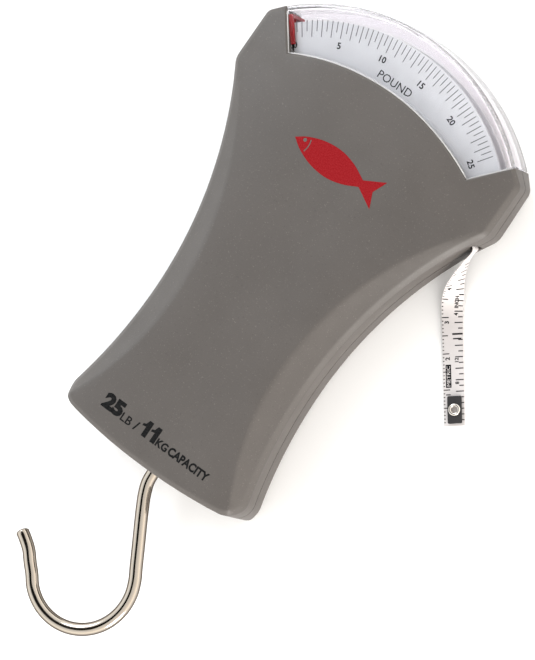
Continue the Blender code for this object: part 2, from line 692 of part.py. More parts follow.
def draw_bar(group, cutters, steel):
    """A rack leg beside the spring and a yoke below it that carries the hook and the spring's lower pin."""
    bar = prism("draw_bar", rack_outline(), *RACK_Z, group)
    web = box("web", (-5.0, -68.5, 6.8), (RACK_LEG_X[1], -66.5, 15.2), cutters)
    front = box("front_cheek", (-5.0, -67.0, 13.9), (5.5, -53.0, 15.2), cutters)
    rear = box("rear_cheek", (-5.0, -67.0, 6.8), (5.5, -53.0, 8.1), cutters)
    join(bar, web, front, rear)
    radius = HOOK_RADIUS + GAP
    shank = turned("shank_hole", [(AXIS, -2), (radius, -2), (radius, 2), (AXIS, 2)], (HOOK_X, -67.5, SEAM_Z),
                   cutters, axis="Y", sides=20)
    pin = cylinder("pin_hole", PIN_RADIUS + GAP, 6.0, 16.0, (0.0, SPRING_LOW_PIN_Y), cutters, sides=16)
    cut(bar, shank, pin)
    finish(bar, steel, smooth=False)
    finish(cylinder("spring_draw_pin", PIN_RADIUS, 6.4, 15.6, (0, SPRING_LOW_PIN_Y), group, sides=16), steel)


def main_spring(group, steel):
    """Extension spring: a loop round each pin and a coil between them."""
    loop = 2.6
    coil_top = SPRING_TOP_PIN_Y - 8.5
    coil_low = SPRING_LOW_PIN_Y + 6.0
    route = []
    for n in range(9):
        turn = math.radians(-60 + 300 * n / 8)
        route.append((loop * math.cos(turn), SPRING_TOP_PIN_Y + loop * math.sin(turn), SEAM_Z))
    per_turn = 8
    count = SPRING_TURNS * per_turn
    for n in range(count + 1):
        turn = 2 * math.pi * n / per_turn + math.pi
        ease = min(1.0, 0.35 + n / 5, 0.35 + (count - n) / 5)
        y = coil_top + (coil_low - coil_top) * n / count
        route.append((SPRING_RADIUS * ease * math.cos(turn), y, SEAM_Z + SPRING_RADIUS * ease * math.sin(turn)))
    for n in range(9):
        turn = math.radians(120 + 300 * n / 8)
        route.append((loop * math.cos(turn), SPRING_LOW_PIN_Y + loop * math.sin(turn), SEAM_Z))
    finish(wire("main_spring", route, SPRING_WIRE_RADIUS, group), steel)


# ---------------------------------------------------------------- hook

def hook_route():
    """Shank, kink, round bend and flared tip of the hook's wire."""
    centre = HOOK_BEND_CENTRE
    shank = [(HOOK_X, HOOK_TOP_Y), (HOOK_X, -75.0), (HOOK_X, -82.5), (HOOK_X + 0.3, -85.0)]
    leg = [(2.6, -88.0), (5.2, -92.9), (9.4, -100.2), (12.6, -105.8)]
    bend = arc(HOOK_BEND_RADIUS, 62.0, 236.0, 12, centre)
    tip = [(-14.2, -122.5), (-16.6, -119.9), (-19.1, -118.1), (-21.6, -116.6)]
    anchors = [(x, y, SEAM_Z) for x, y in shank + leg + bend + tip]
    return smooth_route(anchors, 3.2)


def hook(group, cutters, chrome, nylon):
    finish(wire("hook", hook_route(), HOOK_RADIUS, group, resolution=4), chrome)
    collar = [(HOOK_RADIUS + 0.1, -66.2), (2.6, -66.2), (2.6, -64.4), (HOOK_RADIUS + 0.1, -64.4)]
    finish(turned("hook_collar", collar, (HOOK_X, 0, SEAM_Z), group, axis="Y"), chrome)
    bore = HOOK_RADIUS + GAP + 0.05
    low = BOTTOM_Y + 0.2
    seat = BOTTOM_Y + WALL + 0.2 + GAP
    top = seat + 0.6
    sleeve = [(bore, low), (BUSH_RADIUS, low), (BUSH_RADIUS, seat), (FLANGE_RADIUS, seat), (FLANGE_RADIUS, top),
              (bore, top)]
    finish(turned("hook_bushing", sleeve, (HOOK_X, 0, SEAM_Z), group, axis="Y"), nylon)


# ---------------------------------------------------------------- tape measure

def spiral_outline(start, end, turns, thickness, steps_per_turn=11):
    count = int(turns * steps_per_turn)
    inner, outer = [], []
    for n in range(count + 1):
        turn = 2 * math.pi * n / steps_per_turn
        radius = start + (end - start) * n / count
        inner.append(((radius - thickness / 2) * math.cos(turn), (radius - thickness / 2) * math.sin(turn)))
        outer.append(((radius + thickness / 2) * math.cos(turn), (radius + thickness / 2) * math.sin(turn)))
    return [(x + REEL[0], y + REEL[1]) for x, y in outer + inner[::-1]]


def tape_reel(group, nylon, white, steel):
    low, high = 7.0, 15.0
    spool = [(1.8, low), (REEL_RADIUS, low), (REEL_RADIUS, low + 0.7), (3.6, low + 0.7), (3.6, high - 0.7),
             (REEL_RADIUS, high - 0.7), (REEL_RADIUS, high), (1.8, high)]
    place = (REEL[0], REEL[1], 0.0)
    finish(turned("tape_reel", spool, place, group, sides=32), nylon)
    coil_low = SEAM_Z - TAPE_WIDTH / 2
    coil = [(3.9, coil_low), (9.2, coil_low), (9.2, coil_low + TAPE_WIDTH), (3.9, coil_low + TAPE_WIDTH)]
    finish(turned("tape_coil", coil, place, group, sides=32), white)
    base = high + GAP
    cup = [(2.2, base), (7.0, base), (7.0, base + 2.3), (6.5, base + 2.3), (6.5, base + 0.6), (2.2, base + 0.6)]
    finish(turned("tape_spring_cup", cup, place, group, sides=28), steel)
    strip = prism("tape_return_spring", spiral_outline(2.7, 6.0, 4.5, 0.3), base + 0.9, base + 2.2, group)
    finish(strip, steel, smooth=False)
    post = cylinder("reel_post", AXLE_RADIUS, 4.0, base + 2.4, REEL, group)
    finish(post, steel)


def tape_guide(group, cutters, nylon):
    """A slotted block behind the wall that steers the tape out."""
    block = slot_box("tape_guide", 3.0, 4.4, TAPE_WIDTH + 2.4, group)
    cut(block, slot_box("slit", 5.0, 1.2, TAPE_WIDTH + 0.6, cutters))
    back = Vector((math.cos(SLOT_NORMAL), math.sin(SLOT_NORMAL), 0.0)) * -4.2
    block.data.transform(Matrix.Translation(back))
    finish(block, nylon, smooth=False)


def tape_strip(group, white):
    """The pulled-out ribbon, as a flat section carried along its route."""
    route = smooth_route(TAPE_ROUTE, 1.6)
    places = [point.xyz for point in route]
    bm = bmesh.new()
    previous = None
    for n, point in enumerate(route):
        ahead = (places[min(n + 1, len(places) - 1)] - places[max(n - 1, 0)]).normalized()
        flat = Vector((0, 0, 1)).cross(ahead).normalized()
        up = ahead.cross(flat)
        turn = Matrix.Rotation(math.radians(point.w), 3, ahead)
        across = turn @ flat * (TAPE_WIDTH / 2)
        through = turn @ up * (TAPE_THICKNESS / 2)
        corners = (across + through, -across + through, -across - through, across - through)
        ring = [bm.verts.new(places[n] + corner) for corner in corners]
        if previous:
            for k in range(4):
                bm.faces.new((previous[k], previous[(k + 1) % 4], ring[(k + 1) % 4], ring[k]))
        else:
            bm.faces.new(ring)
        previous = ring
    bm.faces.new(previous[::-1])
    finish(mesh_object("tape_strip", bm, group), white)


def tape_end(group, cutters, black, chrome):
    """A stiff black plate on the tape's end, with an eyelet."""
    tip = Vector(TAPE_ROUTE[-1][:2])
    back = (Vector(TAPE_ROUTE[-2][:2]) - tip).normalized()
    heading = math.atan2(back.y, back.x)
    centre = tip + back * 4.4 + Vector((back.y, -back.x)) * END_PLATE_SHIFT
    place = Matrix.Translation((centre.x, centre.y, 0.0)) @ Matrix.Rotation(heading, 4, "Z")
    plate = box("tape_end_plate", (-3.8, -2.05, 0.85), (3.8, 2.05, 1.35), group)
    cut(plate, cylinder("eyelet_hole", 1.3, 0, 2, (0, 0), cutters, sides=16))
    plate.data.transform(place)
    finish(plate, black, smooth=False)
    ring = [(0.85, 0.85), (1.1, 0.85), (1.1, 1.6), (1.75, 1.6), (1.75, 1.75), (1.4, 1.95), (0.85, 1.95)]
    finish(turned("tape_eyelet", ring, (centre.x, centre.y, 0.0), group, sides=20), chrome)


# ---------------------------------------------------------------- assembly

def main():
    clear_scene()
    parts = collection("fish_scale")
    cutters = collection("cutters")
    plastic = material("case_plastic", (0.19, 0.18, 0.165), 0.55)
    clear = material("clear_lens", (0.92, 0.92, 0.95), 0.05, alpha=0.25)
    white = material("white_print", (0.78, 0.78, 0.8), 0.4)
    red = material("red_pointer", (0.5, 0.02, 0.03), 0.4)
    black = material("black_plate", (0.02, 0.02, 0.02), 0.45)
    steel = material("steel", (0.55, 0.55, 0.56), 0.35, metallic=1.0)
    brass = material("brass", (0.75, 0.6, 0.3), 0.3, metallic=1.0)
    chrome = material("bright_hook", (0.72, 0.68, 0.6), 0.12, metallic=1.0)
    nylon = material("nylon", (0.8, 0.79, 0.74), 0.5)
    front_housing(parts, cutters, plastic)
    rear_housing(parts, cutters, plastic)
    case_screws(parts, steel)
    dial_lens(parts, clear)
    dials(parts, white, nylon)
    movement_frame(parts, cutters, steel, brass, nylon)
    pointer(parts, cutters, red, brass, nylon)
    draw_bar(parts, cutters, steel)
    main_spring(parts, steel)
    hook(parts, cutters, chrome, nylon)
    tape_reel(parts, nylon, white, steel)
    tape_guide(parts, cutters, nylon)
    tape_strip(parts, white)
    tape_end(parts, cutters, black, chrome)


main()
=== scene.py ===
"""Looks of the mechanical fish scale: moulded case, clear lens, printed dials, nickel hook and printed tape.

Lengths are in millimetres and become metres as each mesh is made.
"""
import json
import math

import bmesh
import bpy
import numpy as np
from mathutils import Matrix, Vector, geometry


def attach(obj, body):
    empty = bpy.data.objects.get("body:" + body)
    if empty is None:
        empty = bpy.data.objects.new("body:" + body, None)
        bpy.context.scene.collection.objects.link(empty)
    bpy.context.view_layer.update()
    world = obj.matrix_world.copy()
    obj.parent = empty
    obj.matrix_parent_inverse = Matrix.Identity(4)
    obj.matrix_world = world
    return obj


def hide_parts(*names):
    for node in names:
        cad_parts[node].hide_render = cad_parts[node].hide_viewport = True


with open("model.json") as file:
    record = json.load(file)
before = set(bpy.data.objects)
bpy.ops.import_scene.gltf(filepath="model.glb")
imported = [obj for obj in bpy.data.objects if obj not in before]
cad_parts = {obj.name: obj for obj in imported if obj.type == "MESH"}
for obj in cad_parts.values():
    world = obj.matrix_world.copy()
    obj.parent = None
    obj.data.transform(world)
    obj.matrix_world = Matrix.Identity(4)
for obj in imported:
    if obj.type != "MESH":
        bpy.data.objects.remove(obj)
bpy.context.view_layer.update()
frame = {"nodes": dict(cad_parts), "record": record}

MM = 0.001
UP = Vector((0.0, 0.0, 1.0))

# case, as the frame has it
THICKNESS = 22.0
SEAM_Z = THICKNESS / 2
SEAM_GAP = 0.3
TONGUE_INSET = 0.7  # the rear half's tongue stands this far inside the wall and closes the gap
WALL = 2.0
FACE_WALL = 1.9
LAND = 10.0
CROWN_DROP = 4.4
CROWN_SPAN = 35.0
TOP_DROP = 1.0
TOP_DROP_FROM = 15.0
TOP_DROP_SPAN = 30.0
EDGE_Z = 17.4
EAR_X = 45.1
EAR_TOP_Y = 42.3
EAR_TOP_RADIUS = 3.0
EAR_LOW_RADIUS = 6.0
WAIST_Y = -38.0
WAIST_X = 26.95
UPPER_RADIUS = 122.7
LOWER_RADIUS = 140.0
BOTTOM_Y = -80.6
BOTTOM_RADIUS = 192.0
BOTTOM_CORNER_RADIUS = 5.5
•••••
▸ Given problem:
Your task is to extract the lines running from the one with "obj.parent = None" to the end of the material, inclusive, copying each exactly and adding nothing.

▸ Written solution:
    obj.parent = None
    obj.data.transform(world)
    obj.matrix_world = Matrix.Identity(4)
for obj in imported:
    if obj.type != "MESH":
        bpy.data.objects.remove(obj)
bpy.context.view_layer.update()
frame = {"nodes": dict(cad_parts), "record": record}

MM = 0.001
UP = Vector((0.0, 0.0, 1.0))

# case, as the frame has it
THICKNESS = 22.0
SEAM_Z = THICKNESS / 2
SEAM_GAP = 0.3
TONGUE_INSET = 0.7  # the rear half's tongue stands this far inside the wall and closes the gap
WALL = 2.0
FACE_WALL = 1.9
LAND = 10.0
CROWN_DROP = 4.4
CROWN_SPAN = 35.0
TOP_DROP = 1.0
TOP_DROP_FROM = 15.0
TOP_DROP_SPAN = 30.0
EDGE_Z = 17.4
EAR_X = 45.1
EAR_TOP_Y = 42.3
EAR_TOP_RADIUS = 3.0
EAR_LOW_RADIUS = 6.0
WAIST_Y = -38.0
WAIST_X = 26.95
UPPER_RADIUS = 122.7
LOWER_RADIUS = 140.0
BOTTOM_Y = -80.6
BOTTOM_RADIUS = 192.0
BOTTOM_CORNER_RADIUS = 5.5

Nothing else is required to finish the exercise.